Walk east from Blackstone Square on a Wednesday evening in July and you can hear the South End's summer before you see it. A steel band at Titus Sparrow Park at 6:15. Salsa carrying from O'Day Playground at 7. Gallery lights on at 450 Harrison. A line at the door of a Lebanese place that opened last month on Shawmut Avenue. If you already live in the neighborhood, you have felt the density thickening for months. This piece is about why it is thickening now, and what to actually put on your calendar between now and Labor Day.
The short version: two migrations are shaping the season. Chefs are moving into the South End and then opening restaurants a block from their front doors. And a set of community organizations that have been here for decades have quietly stitched together a nine-week free programming calendar that most Boston neighborhoods cannot match.

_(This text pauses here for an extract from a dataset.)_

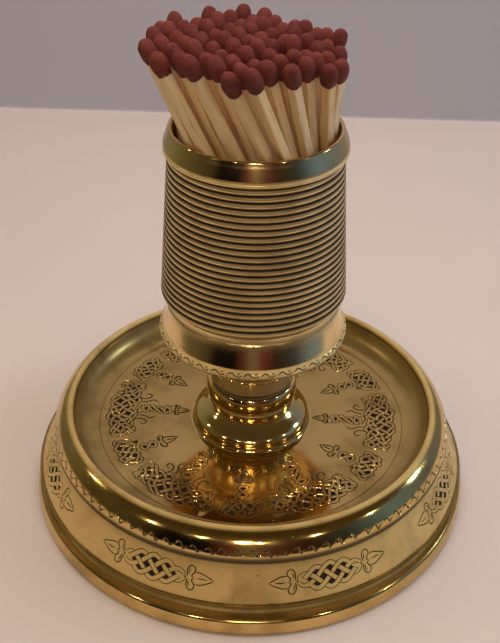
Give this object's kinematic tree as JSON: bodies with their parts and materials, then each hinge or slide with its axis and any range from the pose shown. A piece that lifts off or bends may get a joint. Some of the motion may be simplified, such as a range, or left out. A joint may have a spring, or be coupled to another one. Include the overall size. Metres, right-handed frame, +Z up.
{
  "type": "match striker",
  "caption": "Brass table match striker: ribbed cup full of wooden matches on a turned pedestal, set in a wide moulded dish with a sunken tray.",
  "frame": {"origin": "middle of the foot ring, on the table", "axes": "+Z up along the turning axis of dish, pedestal and cup; -Y towards the viewer of the picture"},
  "size_m": [0.1, 0.1, 0.1068],
  "materials": {
    "cast_brass": "polished cast brass, worn and hand engraved",
    "polished_brass": "polished turned brass",
    "turned_brass": "turned brass with ribs",
    "steel": "plain steel",
    "aspen": "raw sawn wood",
    "match_head": "matte dipped match composition"
  },
  "bodies": {
    "root": {"dish": "cast_brass", "pedestal": "polished_brass", "striker_cup": "turned_brass", "stud": "steel", "washer": "turned_brass", "nut": "turned_brass", "splints_inner": "aspen", "splints_middle": "aspen", "splints_outer": "aspen", "heads_inner": "match_head", "heads_middle": "match_head", "heads_outer": "match_head", "broken_splint": "aspen"}
  },
  "joints": []
}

The Washington Street cluster is a chef-lives-here story
The best way to see the first migration is to walk a six-block stretch of Washington Street and count the doors that were dark eighteen months ago.
- 1357 Washington — Posto, the wood-fired pizza and Tuscan seafood operator whose original room is in Davis Square, opened its South End dining room in January 2026.

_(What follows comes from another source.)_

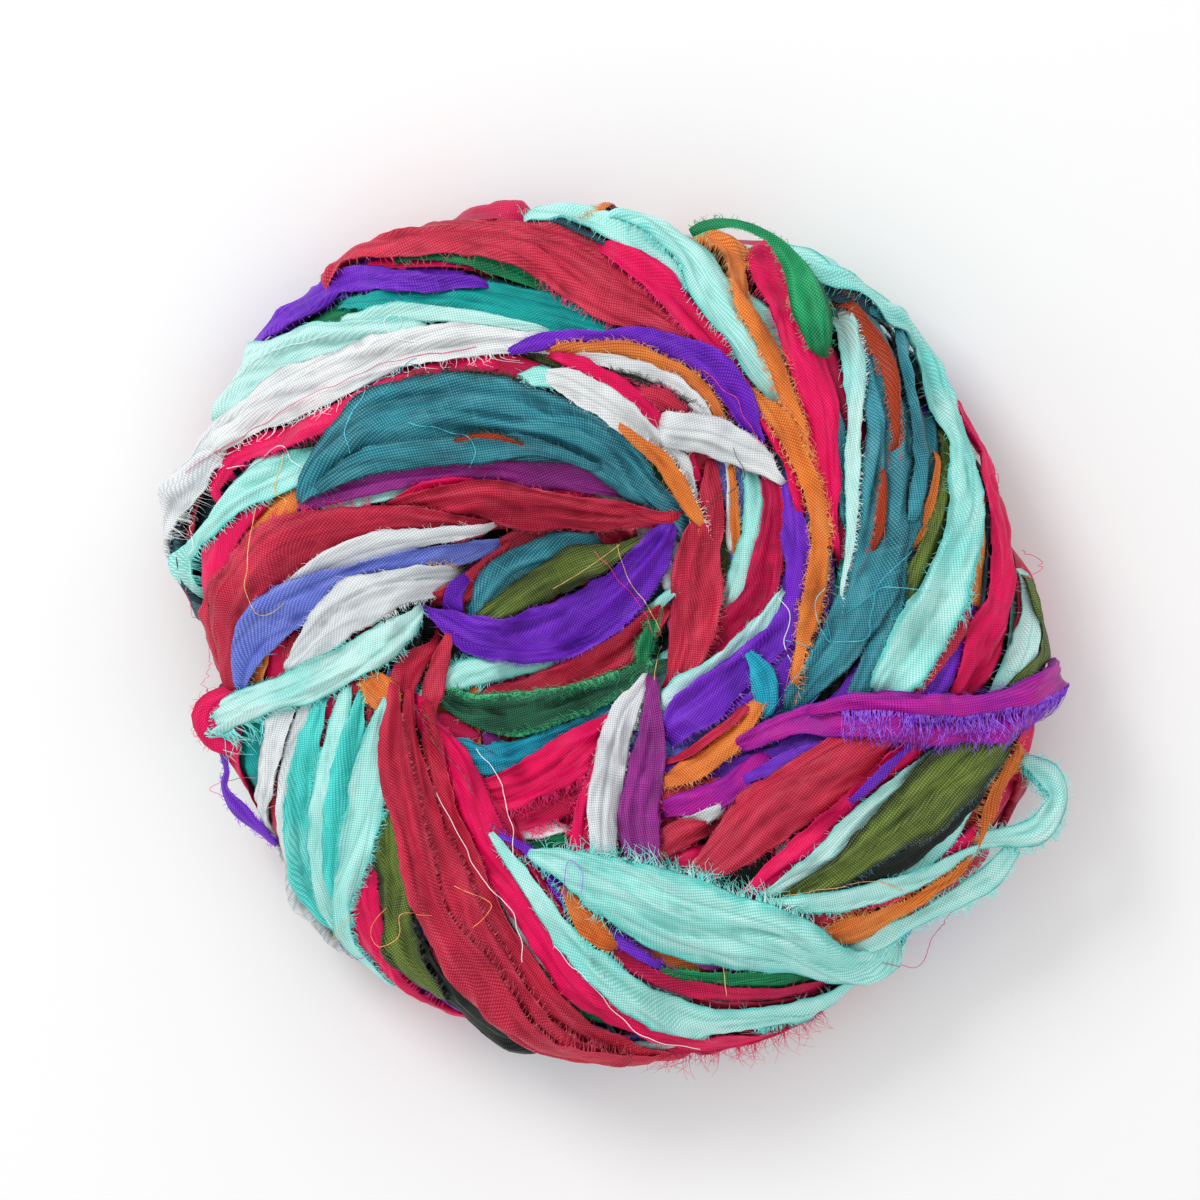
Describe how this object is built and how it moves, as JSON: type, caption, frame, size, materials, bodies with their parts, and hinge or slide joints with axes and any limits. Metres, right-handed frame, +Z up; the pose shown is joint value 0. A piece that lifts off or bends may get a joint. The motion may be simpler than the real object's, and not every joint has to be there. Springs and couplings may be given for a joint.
{
  "type": "skein of silk ribbon yarn",
  "caption": "Hank of frayed recycled silk ribbon, twisted and coiled into a low round swirl that lies flat, with crossing bands of ribbon and slack loops at its edge.",
  "frame": {"origin": "centre of the coil's bounding box seen from above, at the underside that rests on the surface", "axes": "+Z up, the coil's thickness; +X across the coil's longest width, to the right in the picture; +Y to the top of the picture"},
  "size_m": [0.2026, 0.1936, 0.0488],
  "materials": {
    "mixed_silk": "torn silk ribbon in crimson, fuchsia, petrol, mint, violet, silver, olive and orange, with a soft sheen and frayed edges",
    "magenta_silk": "magenta and violet silk with a soft sheen",
    "mint_silk": "pale mint silk with a turquoise frayed edge",
    "white_silk": "undyed white silk"
  },
  "bodies": {
    "root": {"wound_skein": "mixed_silk", "magenta_band": "magenta_silk", "mint_band": "mint_silk", "white_band": "white_silk"}
  },
  "joints": []
}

- 1673 Washington — Agosto, a 45-seat restaurant built around a chef's counter tasting menu from George Mendes, is scheduled to open around this summer.
- 1679 Washington — Baby Sister, Mendes's adjacent bakery-café, follows later in the year with house-made bread, pastéis de nata, breakfast sandwiches, and Portuguese-inflected café fare.
- 1746 Washington — Mesob, serving Ethiopian and Eritrean cooking from breakfast through dinner, opened in December 2025 with poached berbere eggs in the morning and kitfo and tibs at night.
Four openings on one street inside eighteen months is not by itself the story. The story is the biography behind the two most ambitious of them. When Mendes first came to Boston in 2023 as opening chef of Amar at the Raffles hotel in Back Bay, he was a New Yorker executing someone else's vision after more than a decade running Michelin-starred Aldea in Manhattan. Then his family moved to the South End, his daughter was born here, and he parted ways with Raffles. He signed leases at 1673 and 1679 Washington Street in the neighborhood where he now lives.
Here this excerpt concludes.